Entries with parts and joints
— BEGIN —

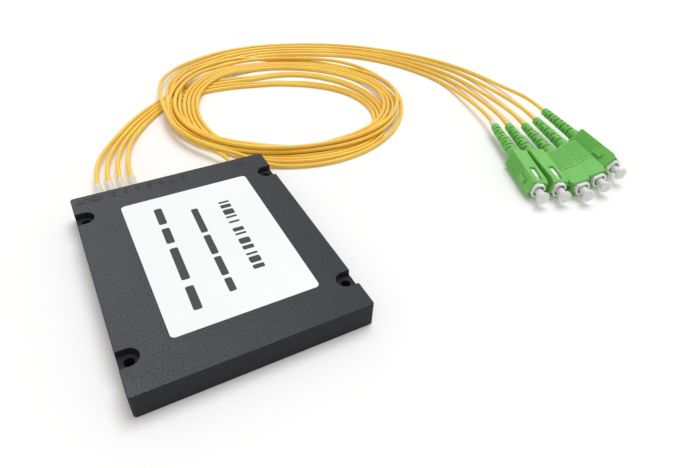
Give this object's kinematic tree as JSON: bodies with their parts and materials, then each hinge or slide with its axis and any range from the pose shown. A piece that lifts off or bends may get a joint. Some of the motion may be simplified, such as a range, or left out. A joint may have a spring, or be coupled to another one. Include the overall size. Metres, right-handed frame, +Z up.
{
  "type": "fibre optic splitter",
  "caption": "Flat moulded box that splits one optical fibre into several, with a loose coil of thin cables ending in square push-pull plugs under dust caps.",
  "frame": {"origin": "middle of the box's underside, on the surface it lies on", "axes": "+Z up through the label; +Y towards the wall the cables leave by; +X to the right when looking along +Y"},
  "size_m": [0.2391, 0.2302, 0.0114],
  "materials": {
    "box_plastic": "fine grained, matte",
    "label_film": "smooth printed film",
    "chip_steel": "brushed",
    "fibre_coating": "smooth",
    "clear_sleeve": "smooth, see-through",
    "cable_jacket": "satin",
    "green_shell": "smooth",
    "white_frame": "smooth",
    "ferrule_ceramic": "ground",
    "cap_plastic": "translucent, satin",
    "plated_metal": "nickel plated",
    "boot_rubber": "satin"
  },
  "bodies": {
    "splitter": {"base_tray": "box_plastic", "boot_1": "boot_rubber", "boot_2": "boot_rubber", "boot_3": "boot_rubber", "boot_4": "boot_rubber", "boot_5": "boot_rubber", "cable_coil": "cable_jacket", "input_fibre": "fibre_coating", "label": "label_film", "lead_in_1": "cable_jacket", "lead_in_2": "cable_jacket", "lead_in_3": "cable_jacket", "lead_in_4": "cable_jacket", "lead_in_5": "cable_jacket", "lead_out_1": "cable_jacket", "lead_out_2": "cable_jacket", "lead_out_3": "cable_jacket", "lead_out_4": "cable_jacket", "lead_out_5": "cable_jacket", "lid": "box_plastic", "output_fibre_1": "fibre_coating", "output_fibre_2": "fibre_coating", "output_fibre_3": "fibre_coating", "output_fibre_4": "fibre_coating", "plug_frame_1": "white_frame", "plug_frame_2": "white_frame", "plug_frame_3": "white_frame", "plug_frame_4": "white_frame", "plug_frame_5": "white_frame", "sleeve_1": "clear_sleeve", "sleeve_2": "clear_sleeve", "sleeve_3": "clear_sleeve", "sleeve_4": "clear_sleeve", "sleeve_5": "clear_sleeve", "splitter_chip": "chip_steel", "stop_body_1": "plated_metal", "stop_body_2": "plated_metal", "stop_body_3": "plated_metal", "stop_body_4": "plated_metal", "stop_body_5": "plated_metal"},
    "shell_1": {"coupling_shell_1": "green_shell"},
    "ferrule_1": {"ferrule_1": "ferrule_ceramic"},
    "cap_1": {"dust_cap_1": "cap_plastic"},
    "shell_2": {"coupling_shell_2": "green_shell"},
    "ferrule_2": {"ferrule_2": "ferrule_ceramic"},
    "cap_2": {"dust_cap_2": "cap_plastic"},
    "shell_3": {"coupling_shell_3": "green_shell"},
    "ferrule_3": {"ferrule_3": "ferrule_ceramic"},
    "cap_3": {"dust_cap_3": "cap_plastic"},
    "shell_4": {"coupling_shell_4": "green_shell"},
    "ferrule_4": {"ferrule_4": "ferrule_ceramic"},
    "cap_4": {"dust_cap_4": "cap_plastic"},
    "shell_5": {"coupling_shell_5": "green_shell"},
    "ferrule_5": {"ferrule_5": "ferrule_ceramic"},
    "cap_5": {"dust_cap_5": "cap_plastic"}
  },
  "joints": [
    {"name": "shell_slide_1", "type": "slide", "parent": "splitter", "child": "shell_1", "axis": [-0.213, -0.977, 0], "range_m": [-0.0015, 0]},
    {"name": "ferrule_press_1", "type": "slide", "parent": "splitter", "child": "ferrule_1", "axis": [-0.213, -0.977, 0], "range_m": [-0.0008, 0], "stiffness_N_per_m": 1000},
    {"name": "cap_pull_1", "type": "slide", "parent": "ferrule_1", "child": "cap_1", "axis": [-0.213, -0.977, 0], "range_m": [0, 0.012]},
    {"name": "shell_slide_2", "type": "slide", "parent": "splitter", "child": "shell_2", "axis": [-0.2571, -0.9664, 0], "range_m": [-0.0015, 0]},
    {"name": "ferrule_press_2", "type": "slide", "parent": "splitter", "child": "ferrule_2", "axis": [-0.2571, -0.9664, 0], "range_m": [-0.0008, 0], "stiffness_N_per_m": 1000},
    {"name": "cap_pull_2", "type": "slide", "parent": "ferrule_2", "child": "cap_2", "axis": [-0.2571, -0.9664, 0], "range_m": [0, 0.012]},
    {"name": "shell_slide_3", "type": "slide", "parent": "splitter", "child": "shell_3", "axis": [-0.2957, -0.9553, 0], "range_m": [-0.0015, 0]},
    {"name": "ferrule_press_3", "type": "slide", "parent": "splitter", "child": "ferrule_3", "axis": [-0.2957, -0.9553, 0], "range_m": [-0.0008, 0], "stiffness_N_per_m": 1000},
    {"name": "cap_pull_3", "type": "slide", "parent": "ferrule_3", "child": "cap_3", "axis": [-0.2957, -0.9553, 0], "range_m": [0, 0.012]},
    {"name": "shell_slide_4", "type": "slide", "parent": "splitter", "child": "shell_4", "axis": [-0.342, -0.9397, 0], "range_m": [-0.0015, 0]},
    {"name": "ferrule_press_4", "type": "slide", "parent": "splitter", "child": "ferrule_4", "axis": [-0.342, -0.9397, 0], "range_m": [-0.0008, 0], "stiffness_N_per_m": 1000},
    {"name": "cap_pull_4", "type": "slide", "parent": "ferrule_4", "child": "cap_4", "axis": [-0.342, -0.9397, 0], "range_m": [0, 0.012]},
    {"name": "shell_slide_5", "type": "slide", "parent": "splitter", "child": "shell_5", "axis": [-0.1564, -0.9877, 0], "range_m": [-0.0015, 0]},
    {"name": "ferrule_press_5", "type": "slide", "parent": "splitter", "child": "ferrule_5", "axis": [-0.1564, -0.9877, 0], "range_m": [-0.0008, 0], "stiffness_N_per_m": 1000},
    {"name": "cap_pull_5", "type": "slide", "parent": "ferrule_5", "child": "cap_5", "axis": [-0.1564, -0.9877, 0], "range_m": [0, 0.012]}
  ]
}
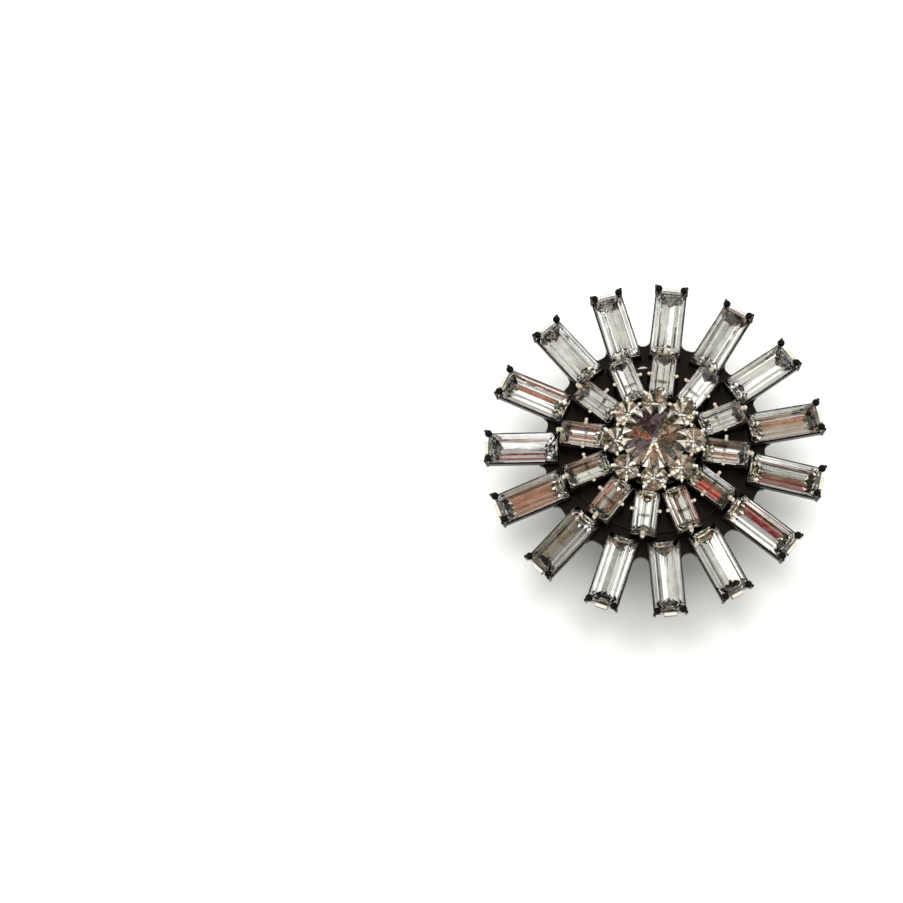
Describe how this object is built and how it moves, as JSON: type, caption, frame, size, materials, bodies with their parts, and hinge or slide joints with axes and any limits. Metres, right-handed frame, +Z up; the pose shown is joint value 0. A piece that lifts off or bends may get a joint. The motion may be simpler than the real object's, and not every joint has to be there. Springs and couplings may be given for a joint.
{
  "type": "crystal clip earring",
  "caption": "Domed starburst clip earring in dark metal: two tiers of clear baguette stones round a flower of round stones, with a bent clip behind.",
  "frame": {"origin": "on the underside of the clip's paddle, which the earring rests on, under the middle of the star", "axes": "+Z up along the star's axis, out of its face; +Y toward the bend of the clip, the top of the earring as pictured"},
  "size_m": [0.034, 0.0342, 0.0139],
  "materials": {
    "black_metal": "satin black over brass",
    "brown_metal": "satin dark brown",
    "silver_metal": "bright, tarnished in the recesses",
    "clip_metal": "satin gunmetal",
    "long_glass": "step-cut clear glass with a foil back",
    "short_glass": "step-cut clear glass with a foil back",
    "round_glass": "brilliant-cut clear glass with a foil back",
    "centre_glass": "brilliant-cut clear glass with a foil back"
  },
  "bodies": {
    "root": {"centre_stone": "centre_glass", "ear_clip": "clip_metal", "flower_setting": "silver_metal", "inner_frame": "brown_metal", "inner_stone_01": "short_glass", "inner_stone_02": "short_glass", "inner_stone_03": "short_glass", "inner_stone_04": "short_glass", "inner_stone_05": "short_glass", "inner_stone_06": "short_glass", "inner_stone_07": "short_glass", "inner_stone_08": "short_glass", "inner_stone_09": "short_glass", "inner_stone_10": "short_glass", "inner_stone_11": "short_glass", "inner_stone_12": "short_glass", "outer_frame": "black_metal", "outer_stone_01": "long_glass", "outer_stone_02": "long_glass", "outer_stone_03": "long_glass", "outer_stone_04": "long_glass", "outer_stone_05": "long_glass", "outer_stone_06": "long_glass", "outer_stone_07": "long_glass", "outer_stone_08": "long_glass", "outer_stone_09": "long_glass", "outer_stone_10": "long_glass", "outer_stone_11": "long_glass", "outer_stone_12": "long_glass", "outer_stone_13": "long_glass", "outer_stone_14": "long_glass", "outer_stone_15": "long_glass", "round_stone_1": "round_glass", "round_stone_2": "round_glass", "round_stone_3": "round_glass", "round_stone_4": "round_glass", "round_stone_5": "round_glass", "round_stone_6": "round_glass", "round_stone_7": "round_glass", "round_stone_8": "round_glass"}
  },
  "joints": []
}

— END —

● Do this
From the records above, pull out every line containing the word "Metres".

● Solution for this problem
Give this object's kinematic tree as JSON: bodies with their parts and materials, then each hinge or slide with its axis and any range from the pose shown. A piece that lifts off or bends may get a joint. Some of the motion may be simplified, such as a range, or left out. A joint may have a spring, or be coupled to another one. Include the overall size. Metres, right-handed frame, +Z up.
Describe how this object is built and how it moves, as JSON: type, caption, frame, size, materials, bodies with their parts, and hinge or slide joints with axes and any limits. Metres, right-handed frame, +Z up; the pose shown is joint value 0. A piece that lifts off or bends may get a joint. The motion may be simpler than the real object's, and not every joint has to be there. Springs and couplings may be given for a joint.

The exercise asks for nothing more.